Fed-Cup-Chefin Barbara Rittner lobte Pilic ebenfalls in den höchsten Tönen: "Ich finde diese Lösung super, Pilic ist im Davis Cup die allererste Wahl, es gibt keine Situation, die er nicht schon erlebt und gemeistert hat", sagte sie. Fachlich sei Pilic "absolut 1A, er hat was unglaublich Souveränes, eine echte Respektperson, jemand, dessen Meinung über meine Arbeit mir immer wichtig ist".

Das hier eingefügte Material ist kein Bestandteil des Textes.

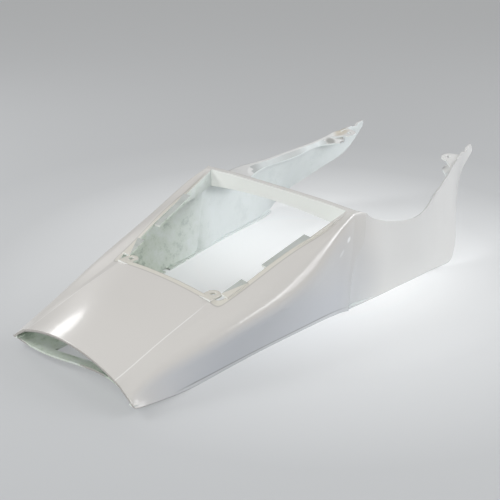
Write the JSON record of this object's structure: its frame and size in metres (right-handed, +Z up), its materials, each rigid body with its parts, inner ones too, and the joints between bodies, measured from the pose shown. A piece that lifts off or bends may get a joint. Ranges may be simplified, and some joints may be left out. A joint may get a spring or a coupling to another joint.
{
  "type": "motorcycle tail fairing",
  "caption": "Motorcycle tail fairing: one thin glossy moulding with a seat opening, an arched tail-light mouth and legs that reach forward along the seat.",
  "frame": {"origin": "middle of the bounding box in plan, on the floor that the lower edges rest on", "axes": "+X forward along the motorcycle, from the tail-light mouth to the leg tips; +Y to its left; +Z up"},
  "size_m": [0.7, 0.33, 0.131],
  "materials": {
    "shell": "glossy pearl-white paint outside, raw glass-fibre laminate inside"
  },
  "bodies": {
    "root": {"tail_fairing": "shell"}
  },
  "joints": []
}
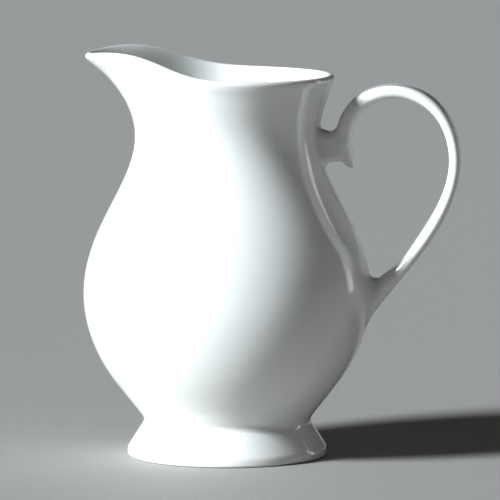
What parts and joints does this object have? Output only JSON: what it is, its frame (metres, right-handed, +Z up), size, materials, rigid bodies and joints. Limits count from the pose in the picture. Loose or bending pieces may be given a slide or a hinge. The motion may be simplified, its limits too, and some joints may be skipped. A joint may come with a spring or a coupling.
{
  "type": "cream jug",
  "caption": "Footed porcelain cream jug with a round belly, a drawn pouring lip and a tall looped strap handle.",
  "frame": {"origin": "centre of the foot ring, in the plane it rests on, on the axis of the round vessel", "axes": "+Z up out of the mouth, +X towards the handle, -X towards the pouring lip, Y across"},
  "size_m": [0.1096, 0.0836, 0.118],
  "materials": {
    "porcelain_glaze": "clear gloss glaze over white porcelain",
    "slip_glaze": "clear gloss glaze over luting slip"
  },
  "bodies": {
    "root": {"body": "porcelain_glaze", "foot": "porcelain_glaze", "handle": "porcelain_glaze", "foot_slip_joint": "slip_glaze", "handle_upper_slip_joint": "slip_glaze", "handle_lower_slip_joint": "slip_glaze"}
  },
  "joints": []
}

Und jemand, dem man bedenkenlos zutraut, mit dem als schwierig geltenden deutschen Spitzenspieler Philipp Kohlschreiber bestens auszukommen. Er habe, sagte Pilic, seinerzeit schon Arriens' Vorgänger Patrik Kühnen geraten, mehr mit den Spielern persönlich zu sprechen, anstatt alles per E-Mail oder SMS zu regeln: "Was ist eine SMS? Man muss sich mit den Spielern an einen Tisch setzen, mit ihnen reden, eine Stunde, sechs Stunden, eine Woche, wenn es sein muss." Das dürfte jetzt passieren.

Meinung:

Ein kluger Schachzug

 Sie wirken ein bisschen wie Vater und Sohn: Berater Niki Pilic (oben) und Davis-Cup-Teamchef Michael Kohlmann. Fotos: dpa

Sie wirken ein bisschen wie Vater und Sohn: Berater Niki Pilic (oben) und Davis-Cup-Teamchef Michael Kohlmann. Fotos: dpa

Von SZ-RedakteurKai Klankert

Die Doppelspitze Niki Pilic und Michael Kohlmann in der Führung des Davis-Cup-Teams kann durchaus als kluger Schachzug des Deutschen Tennis-Bundes gewertet werden. Mit der Rückholaktion von Pilic sind die Querelen und Peinlichkeiten der vergangenen Monate, die dem Verband erheblich geschadet haben, mit einem Schlag vergessen.

Der DTB geht mit dieser Lösung sehr deutlich auf seinen Topspieler Philipp Kohlschreiber zu. Wenn diesem wirklich etwas liegt an der deutschen Nationalmannschaft, ist auch er gefordert, dem Erfolg und Teamgedanken persönliche Interessen mal unterzuordnen. Die Besetzung des zweiten Einzelspielers beim Davis-Cup-Auftakt in drei Wochen in Frankfurt ist dagegen sehr viel spannender, weil sich zuletzt keiner der Kandidaten in besonderer Weise hervorgetan hat - am ehesten noch der Saarländer Benjamin Becker mit seinem Drittrundeneinzug bei den Australian Open.